If applicable, check the appropriate box(es) below to designate the appropriate rule provision(s) relied upon:

 

  ¨  Rule 13e-4(i) (Cross-Border Issuer Tender Offer)
  ¨  Rule 14d-1(d) (Cross-Border Third-Party Tender Offer)

 

 

 


This Amendment No. 1 amends and supplements the Tender Offer Statement on Schedule TO filed with the Securities and Exchange Commission on September 14, 2015 (together with any amendments and supplements thereto, the “Schedule TO”), by Mylan N.V., a public limited liability company (naamloze vennootschap) organized and existing under the laws of the Netherlands (“Mylan”). The Schedule TO relates to the offering by Mylan to exchange each of the issued and outstanding shares, par value €0.001 per ordinary share (“Perrigo ordinary shares”), of Perrigo Company plc, a public limited company incorporated under the laws of Ireland (“Perrigo”), for (i) $75.00 in cash, without interest and less any required withholding taxes, and (ii) 2.3 ordinary shares, nominal value €0.01 per share, of Mylan (“Mylan ordinary shares”), upon the terms and subject to the conditions set forth in the prospectus/offer to exchange dated September 14, 2015 (the “Prospectus/Offer to Exchange”) and the related letter of transmittal (the “Letter of Transmittal”) (the offer reflected by such terms and conditions, as they may be amended or supplemented from time to time, constitutes the “Offer”). Capitalized terms used and not defined herein have the meanings ascribed to them in the Prospectus/Offer to Exchange.

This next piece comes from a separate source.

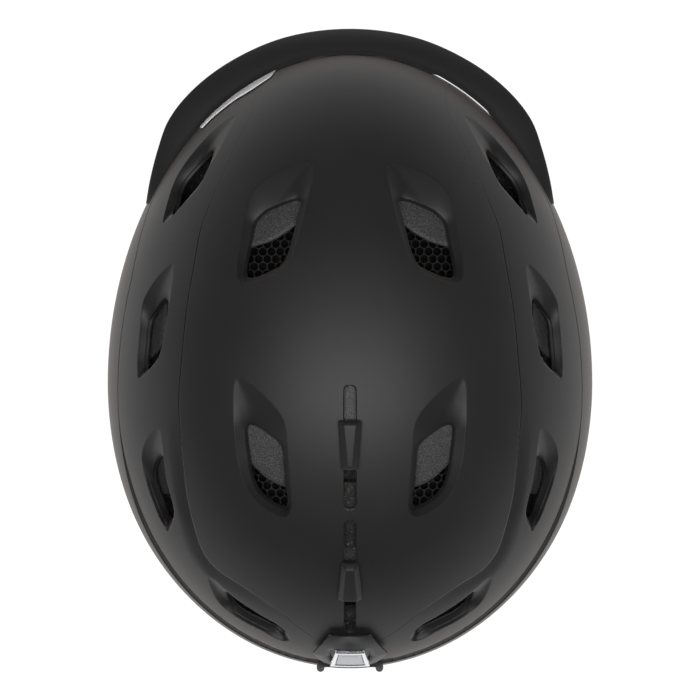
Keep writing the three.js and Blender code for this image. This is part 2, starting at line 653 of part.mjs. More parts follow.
// ---- chin strap ----
const STRAP = {
  topFront: { x: 75.6, y: -36, z: 33 },
  topRear: { x: 68.6, y: 38, z: 31 },
  meet: { x: 70.5, y: 6, z: -66 },
  divider: { half: 13, height: 13, thick: 4 },
  lower: { left: 84, right: 60 },
  anchor: { radius: 6.5, thick: 2.2, drop: 7, shift: { front: 2.7, rear: -2.5 } },
};
const BUCKLE = { half: 12.5, height: 30, thick: 5, magnet: 7, magnetThick: 1.8 };
const CHIN_PAD = { half: 13, thick: 7, from: 12, to: 66 };

// A straight flat web between two points, thin across the head.
function web(from, to, width) {
  const start = new THREE.Vector3(from.x, from.y, from.z);
  const end = new THREE.Vector3(to.x, to.y, to.z);
  const along = end.clone().sub(start);
  const wide = new THREE.Vector3(0, -along.z, along.y).normalize();
  return warp(new THREE.BoxGeometry(1, 1, 1, 1, 6, 1), (x, y, z) => {
    const p = start.clone().addScaledVector(along, 0.5 - y);
    p.addScaledVector(wide, x * width);
    p.x += z * WEB.thick;
    return p;
  });
}

function disc(radius, thick, count = 20) {
  return new THREE.CylinderGeometry(radius, radius, thick, count).rotateZ(Math.PI / 2);
}

// A plate in the side view with round corners, centred on its height.
function plate(half, height, thick, corner) {
  const s = new THREE.Shape();
  s.absarc(half - corner, height / 2 - corner, corner, 0, Math.PI / 2, false);
  s.absarc(-half + corner, height / 2 - corner, corner, Math.PI / 2, Math.PI, false);
  s.absarc(-half + corner, -height / 2 + corner, corner, Math.PI, 1.5 * Math.PI, false);
  s.absarc(half - corner, -height / 2 + corner, corner, 1.5 * Math.PI, 2 * Math.PI, false);
  const points = s.getPoints(3);
  const g = new THREE.ExtrudeGeometry(new THREE.Shape(points), { depth: thick, bevelEnabled: false });
  return warp(g, (y, z, x) => new THREE.Vector3(x - thick / 2, y, z));
}

function buildStraps() {
  const { meet, divider, anchor } = STRAP;
  const top = meet.z;
  const bottom = meet.z - divider.height;
  for (const side of sides) {
    const name = sideName(side);
    const turned = (made) => (side > 0 ? made : flipX(made));
    const legTop = top + TOUCH;
    const frontLeg = web(STRAP.topFront, { ...meet, y: meet.y - 5, z: legTop }, WEB.width * 0.9);
    const rearLeg = web(STRAP.topRear, { ...meet, y: meet.y + 5, z: legTop }, WEB.width * 0.9);
    const above_ = box(0, 200, -200, 200, legTop, 200);
    const frontPart = frontLeg.intersect(above_).subtract(box(0, 200, meet.y - TOUCH / 2, 200, -200, 200));
    add(`strap_front_${name}`, turned(frontPart), MATERIAL.webbing);
    const rearPart = rearLeg.intersect(above_).subtract(box(0, 200, -200, meet.y + TOUCH / 2, -200, 200));
    add(`strap_rear_${name}`, turned(rearPart), MATERIAL.webbing);
    for (const [end, at] of [['front', STRAP.topFront], ['rear', STRAP.topRear]]) {
      const lean = (at.x - meet.x) / (at.z - meet.z);
      const off = -WEB.thick / 2 - TOUCH - anchor.thick / 2;
      const made = warp(disc(anchor.radius, anchor.thick), (x, y, z) =>
        new THREE.Vector3(at.x + off + x + lean * (z - anchor.drop), at.y + y + anchor.shift[end], at.z + z - anchor.drop));
      add(`strap_anchor_${end}_${name}`, turned(made), MATERIAL.steel);
    }
    const middle = plate(divider.half, divider.height, divider.thick, 4);
    add(`strap_divider_${name}`, turned(middle.translate([meet.x, meet.y, (top + bottom) / 2])), MATERIAL.plastic);
    const end = bottom - STRAP.lower[name];
    const hang = web({ ...meet, z: bottom - TOUCH }, { ...meet, z: end }, WEB.width);
    add(`strap_lower_${name}`, turned(hang), MATERIAL.webbing);
    const centre = end - TOUCH - BUCKLE.height / 2;
    const holder = plate(BUCKLE.half, BUCKLE.height, BUCKLE.thick, 5).translate([meet.x, meet.y, centre]);
    const faceOut = -1;
    const seatX = meet.x + faceOut * (BUCKLE.thick / 2);
    const seat = solid(disc(BUCKLE.magnet + 0.3, BUCKLE.magnetThick * 2 + 0.6)).translate([seatX, meet.y, centre - 3]);
    const magnet = solid(disc(BUCKLE.magnet, BUCKLE.magnetThick));
    const magnetAt = [seatX + BUCKLE.magnetThick / 2 + 0.0, meet.y, centre - 3];
    add(side > 0 ? 'buckle_base' : 'buckle_slide', turned(holder.subtract(seat)), MATERIAL.plastic);
    add(`buckle_magnet_${name}`, turned(magnet.translate(magnetAt)), MATERIAL.steel);
  }
  const x = meet.x - WEB.thick / 2 - TOUCH - CHIN_PAD.thick / 2;
  const pad = plate(CHIN_PAD.half, CHIN_PAD.to - CHIN_PAD.from, CHIN_PAD.thick, 7);
  const padAt = bottom - (CHIN_PAD.from + CHIN_PAD.to) / 2;
  add('chin_pad', pad.translate([x, meet.y, padAt]), MATERIAL.fabric);
}

buildShells();
buildBrim();
buildBadge();
buildFoam();
buildComb();
buildShutters();
buildClip();
buildLiner();
buildCradle();
buildEars();
buildStraps();

export default helmet;
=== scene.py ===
"""Looks of a ski helmet: shells, vents, liner, fit parts and straps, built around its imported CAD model.

All sizes are in millimetres until a finished mesh is written, which is in metres.
"""

import logging
import math
from collections.abc import Callable, Sequence
from dataclasses import dataclass
from enum import Enum

import bmesh
import bpy
import numpy as np
from mathutils import Matrix, Vector
from mathutils.kdtree import KDTree


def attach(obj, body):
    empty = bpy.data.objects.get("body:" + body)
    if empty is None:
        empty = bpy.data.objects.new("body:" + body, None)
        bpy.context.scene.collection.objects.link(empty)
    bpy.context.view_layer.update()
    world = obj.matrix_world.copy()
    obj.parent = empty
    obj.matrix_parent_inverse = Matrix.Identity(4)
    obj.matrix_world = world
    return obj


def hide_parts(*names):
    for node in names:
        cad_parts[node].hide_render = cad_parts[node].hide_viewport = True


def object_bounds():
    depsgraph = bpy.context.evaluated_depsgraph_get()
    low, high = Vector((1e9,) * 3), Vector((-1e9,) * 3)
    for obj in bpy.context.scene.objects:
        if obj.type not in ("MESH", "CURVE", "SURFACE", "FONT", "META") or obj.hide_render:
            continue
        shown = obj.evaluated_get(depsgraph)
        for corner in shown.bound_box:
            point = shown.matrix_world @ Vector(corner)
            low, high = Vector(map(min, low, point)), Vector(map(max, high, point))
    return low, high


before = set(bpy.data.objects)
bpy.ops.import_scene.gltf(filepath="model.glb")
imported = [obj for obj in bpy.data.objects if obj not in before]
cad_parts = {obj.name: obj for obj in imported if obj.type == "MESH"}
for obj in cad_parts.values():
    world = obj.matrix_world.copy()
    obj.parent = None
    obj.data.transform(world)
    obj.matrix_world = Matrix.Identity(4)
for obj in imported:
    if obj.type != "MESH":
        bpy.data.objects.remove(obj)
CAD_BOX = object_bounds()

LOG = logging.getLogger("helmet")
MM = 0.001
SIDES = {"left": 1.0, "right": -1.0}
Points = np.ndarray
Pairs = Sequence[tuple[float, float]]
Span = tuple[float, float]
Depth = Callable[[Points], Points]


# ---------------------------------------------------------------------------- shader building


class Socket:
    """A shader value that can be added and multiplied in plain expressions."""

    def __init__(self, paint: "Paint", output: bpy.types.NodeSocket) -> None:
        """Wraps one output of a node."""
        self.paint = paint
        self.output = output

    def calc(self, operation: str, *values: "Socket | float") -> "Socket":
        """Adds a Math node.

        Args:
            operation: the node's operation.
            values: what its inputs take, in order.

        Returns:
            The node's result.
        """
        return self.paint.node("Math", {"operation": operation}, dict(enumerate(values)))

    def __add__(self, other: "Socket | float") -> "Socket":
        """Sum."""
        return self.calc("ADD", self, other)

    def __mul__(self, other: "Socket | float") -> "Socket":
        """Product."""
        return self.calc("MULTIPLY", self, other)

    __radd__ = __add__
    __rmul__ = __mul__

    def between(self, low: float, high: float) -> "Socket":
        """0 below low, 1 above high, and smooth in between."""
        settings = {"interpolation_type": "SMOOTHSTEP"}
        return self.paint.node("MapRange", settings, {0: self, 1: low, 2: high}, "Result")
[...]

On May 5, 2015, Mylan filed a registration statement on Form S-4 with respect to the offer. On September 9, 2015, Mylan filed Amendment No. 5 to such registration statement. The form of the Prospectus/Offer to Exchange formed a part of such registration statement.

Item 11.

Item 11 of the Schedule TO is hereby amended and supplemented as follows:

On September 19, 2015, Stichting Preferred Shares Mylan, an independent foundation (“stichting”) incorporated under the laws of the Netherlands (the “Foundation”), requested cancellation of the preferred Mylan shares issued to the Foundation on July 23, 2015. Cancellation of the preferred shares requires Mylan shareholder approval and the Mylan Board will announce the meeting of Mylan shareholders to approve the cancellation of the preferred Mylan shares in due course. Mylan’s Current Report on Form 8-K and Rule 425 filing dated September 21, 2015, is included as Exhibit (a)(5)(H) to the Schedule TO and incorporated herein by reference.

Item 12. Exhibits.

Item 12 of the Schedule TO is hereby amended and supplemented by adding the following exhibit thereto:

 

(a)(5)(H)    Mylan’s Current Report on Form 8-K and Rule 425 filing dated September 21, 2015 (incorporated by reference to Mylan’s Current Report on Form 8-K and Rule 425 filing dated September 21, 2015, filed with the SEC on September 21, 2015).


SIGNATURE

After due inquiry and to the best of my knowledge and belief, I certify that the information set forth in this Amendment No. 1 to the Schedule TO is true, complete and correct.

Dated: September 21, 2015

 

MYLAN N.V.,
by    

 /s/ John D. Sheehan

    Name:    John D. Sheehan
 

  Title:      Executive Vice President and Chief

                 Financial Officer


EXHIBIT INDEX

 

Exhibit
Number

  

Description of Exhibit

(a)(5)(H)    Mylan’s Current Report on Form 8-K and Rule 425 filing dated September 21, 2015 (incorporated by reference to Mylan’s Current Report on Form 8-K and Rule 425 filing dated September 21, 2015, filed with the SEC on September 21, 2015).